The hidden psychological stress of work and why I want out

Heigh ho, heigh ho, it’s off to work we go!

As another daunting work year begins I am reminded why I want to get out of the 9-5 until you’re 65 salaried full-time worker game.

It’s not that I dislike my job. Quite the opposite – I really enjoy it and I genuinely love the people I work with. I’m one of those annoying people who gets to work with his friends in relative autonomy doing a gratifying job with reasonable pay. But at times it is extremely stressful.

Why do I want to opt-out of the workforce and retire in ten years?

Because most jobs are bad for you and your mental health. It’s not natural for us to be seated all day – we have become fat and bloated creatures about as far removed from our hunter gatherer ancestors as you can imagine.

We stress about unimportant things like deadlines and office politics and why stupid people get promoted and THE MORNING TEA ROSTER IS NOT FAIR and miss out on the opportunity to do meaningful activities with the people we love. Because we are there.  At work. In meetings.

YAWN.

I have recently had about ten days off work over the Christmas period and it was a delightful sneak-preview into my life as an early retiree.

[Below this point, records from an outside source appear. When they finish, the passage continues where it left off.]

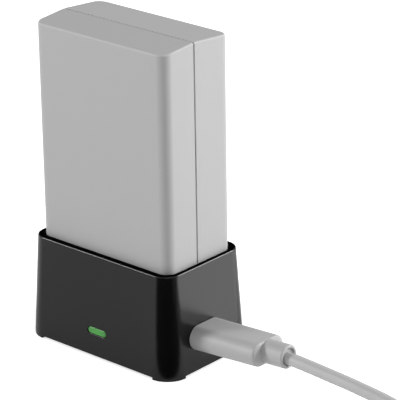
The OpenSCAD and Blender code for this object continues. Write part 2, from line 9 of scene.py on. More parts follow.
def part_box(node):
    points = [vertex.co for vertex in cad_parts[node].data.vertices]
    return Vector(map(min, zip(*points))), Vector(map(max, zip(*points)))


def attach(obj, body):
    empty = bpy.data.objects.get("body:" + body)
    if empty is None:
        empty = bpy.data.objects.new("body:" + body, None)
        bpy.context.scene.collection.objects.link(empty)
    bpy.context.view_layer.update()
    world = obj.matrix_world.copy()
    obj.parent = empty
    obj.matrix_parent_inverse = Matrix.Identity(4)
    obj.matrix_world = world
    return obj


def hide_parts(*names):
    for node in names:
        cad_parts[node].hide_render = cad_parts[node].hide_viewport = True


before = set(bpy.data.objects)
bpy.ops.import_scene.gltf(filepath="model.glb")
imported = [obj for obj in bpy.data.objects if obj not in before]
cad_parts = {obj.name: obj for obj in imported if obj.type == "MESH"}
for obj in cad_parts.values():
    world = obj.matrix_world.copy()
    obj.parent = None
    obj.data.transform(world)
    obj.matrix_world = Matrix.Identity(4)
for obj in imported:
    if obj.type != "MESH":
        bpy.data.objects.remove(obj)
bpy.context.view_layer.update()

bl_info = {
    "name": "Battery Dock Studio",
    "version": (1, 0, 0),
    "blender": (4, 5, 0),
    "location": "View3D > Sidebar > Dock",
    "description": "Dresses the packed charging dock, its battery pack and its lead, and lights them",
    "category": "Object",
}

MM = 0.001
BODY = "root"
BLACK = (0, 0, 0, 1)
WHITE = (1, 1, 1, 1)

# Sizes of the dock and the pack, read from the frame's own solids
HOUSING_LOW, HOUSING_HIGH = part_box("housing")
PACK_LOW, PACK_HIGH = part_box("battery_pack")
DOCK_H = HOUSING_HIGH.z
FOOT_W = HOUSING_HIGH.x - HOUSING_LOW.x
FOOT_D = HOUSING_HIGH.y - HOUSING_LOW.y
PACK_W = PACK_HIGH.x - PACK_LOW.x
PACK_D = PACK_HIGH.y - PACK_LOW.y

# The dock's walls lean in from the top of its feet
FOOT_H = 0.5 * MM
LEAN = 1.6 / 24.8
DRAFT = math.atan(LEAN)
WALL = 1.6 * MM
WELL_GAP = 0.25 * MM
WELL_FLOOR = 1.4 * MM

# The socket in the right wall and the window in the front wall
SOCKET_Y, SOCKET_Z = -1.8 * MM, 8.6 * MM
MOUTH_W, MOUTH_T = 9.14 * MM, 3.36 * MM
WINDOW_Z = 6.6 * MM
WINDOW_W, WINDOW_T = 5.8 * MM, 1.7 * MM
LENS_GAP = 0.09 * MM

# The seam round the pack, and how steeply its top falls away from the seam
SEAM_Y = -1.1 * MM
ROOF_FALL = math.tan(math.radians(4.7))

# The plug at the dock, measured from the dock's wall outwards
GRIP_W, GRIP_T, GRIP_L = 11.0 * MM, 5.9 * MM, 19.0 * MM
COLLAR_R, COLLAR_L = 2.8 * MM, 6.0 * MM

# The plug at the far end, measured from the end of the cable outwards
FAR_GRIP_W, FAR_GRIP_T, FAR_GRIP_CORNER = 15.6 * MM, 7.8 * MM, 2.2 * MM
FAR_COLLAR_L = 5.0 * MM

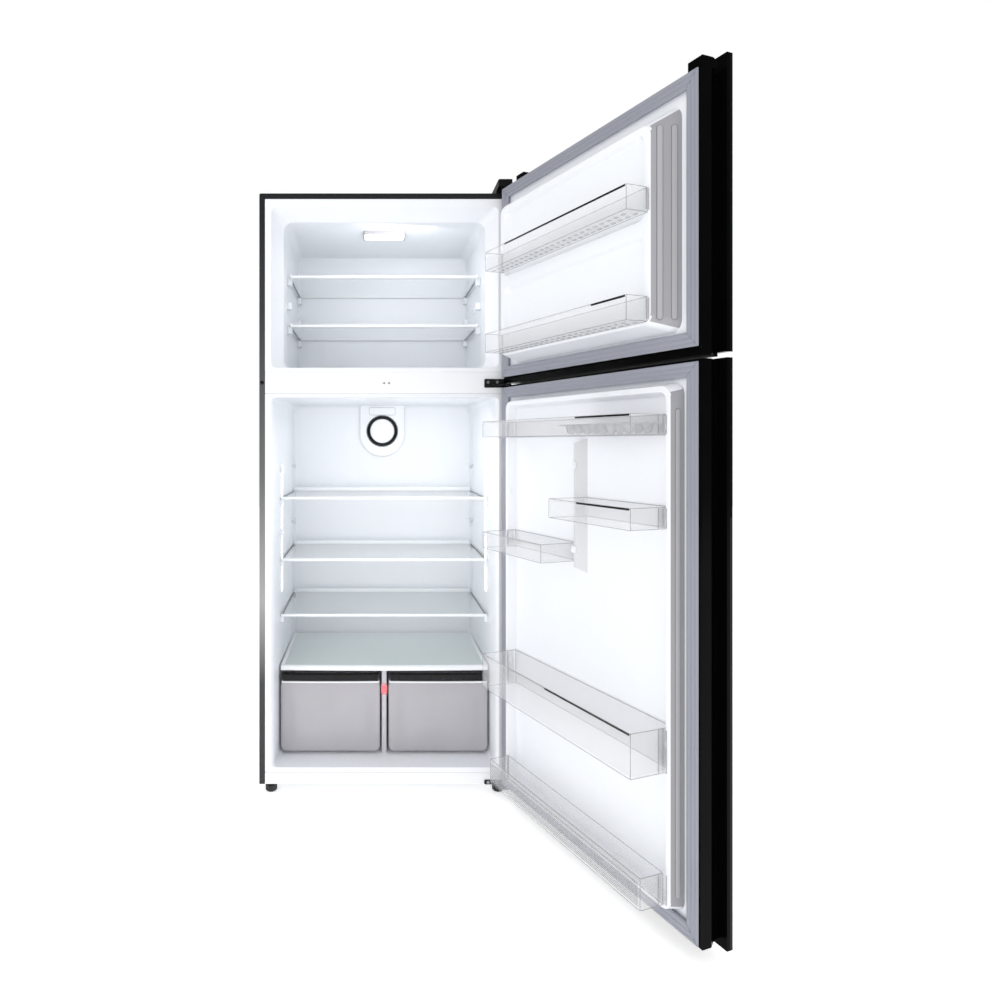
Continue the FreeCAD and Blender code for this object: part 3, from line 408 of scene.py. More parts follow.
# the finish of every CAD node
CARRIED = (
    (STEEL, "outer_shell"),
    (ZINC, "back_panel base_pan"),
    (FOAM, "cabinet_foam freezer_door_foam fridge_door_foam"),
    (WHITE, "freezer_liner fridge_liner freezer_door_liner fridge_door_liner"),
    (TRIM, "centre_rail_cover front_base_panel freezer_back_cover duct_housing "
           "crisper_cover_frame crisper_divider shelf_trims air_outlet_disc"),
    (HINGE_BLACK, "top_hinge_bracket centre_hinge_bracket bottom_hinge_bracket"),
    (PIN_STEEL, "hinge_pins"),
    (SCREW, "hinge_screws"),
    (BLACK, "top_hinge_cover drawer_handle_left drawer_handle_right rear_bay_cover"),
    (MATT_BLACK, "levelling_foot_left levelling_foot_right rear_roller_left rear_roller_right"),
    (RING, "air_outlet_ring"),
    (LAMP, "lamp_lens side_lights"),
    (GLASS, "freezer_shelves fridge_shelves"),
    (FROST, "crisper_cover_glass"),
    (CLEAR, "freezer_door_bins egg_bin egg_tray short_bin_left short_bin_right bottle_bin "
            "bottom_bin"),
    (DRAWER, "crisper_drawer_left crisper_drawer_right"),
    (ALUMINIUM, "evaporator"),
    (FAN, "evaporator_fan"),
    (MOTOR, "fan_motor"),
    (CAN_BLACK, "compressor"),
    (RUBBER, "compressor_mounts mains_cord_gland"),
    (PANEL, "freezer_door_panel fridge_door_panel"),
    (FRAME, "freezer_door_frame fridge_door_frame"),
    (SEAL, "freezer_door_gasket fridge_door_gasket"),
    (BUSH, "freezer_door_bushes fridge_door_bushes"),
)
for made, nodes in CARRIED:
    for node in nodes.split():
        slots = frame["nodes"][node].data.materials
        slots.clear()
        slots.append(made)


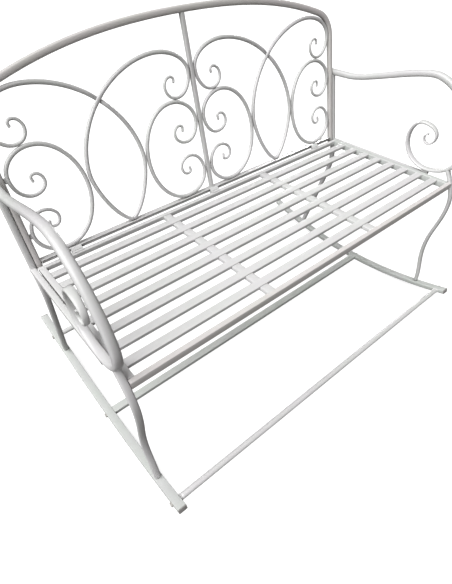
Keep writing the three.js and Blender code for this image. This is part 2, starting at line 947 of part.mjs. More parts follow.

Without the international travel, but full of time with family and friends – games, drinks, laughter, exercise, reading, gardening, exploring the beach, swimming in the ocean and building things. It was wonderful.

It was my first day back at work today and it was difficult because I only managed to get to sleep at 4:30AM this morning. Horrible, staring-at-the-ceiling-wide-awake-insomnia – complete with rooster calls taunting me and the sun threatening to rise as I finally drifted off for a broken two hour sleep.

I was quick to blame the amount of coffee I’d had during the day and the fact that I slept in the day before, but at work today at least three people brought home the real reason.

“You were probably just stressed about work – don’t worry it’s normal.”

I tried to dismiss the notion. I hadn’t in fact been thinking about work while I was trying to sleep and it wasn’t going to be a particularly difficult day – but they were right. Work was the only new variable in the equation and my subconscious mind was clearly quite distressed about the prospect of starting a whole new year of work.

How has it become acceptable that we trade stress and anxiety for money for our entire adult life? We are more efficient than ever, have more technology and machines to do the work for us than at any other point in human history – but we work more instead of less. It doesn’t make sense.

At previous jobs I have had negative health consequences because of work stress – bad mood swings, anxiety, lethargy, unexplained sadness, racing pulse, high blood pressure (at 25!).

Last night was a realisation that no matter how good the job we are paid to do is, that at times there will be a conflict between what we want to do and what we have to do for an income. This conflict causes stress – and I want to avoid it as soon as possible.

For those of you unlucky enough to have a job you truly detest or not have a job despite a long search – I can’t imagine the toll it takes on your health.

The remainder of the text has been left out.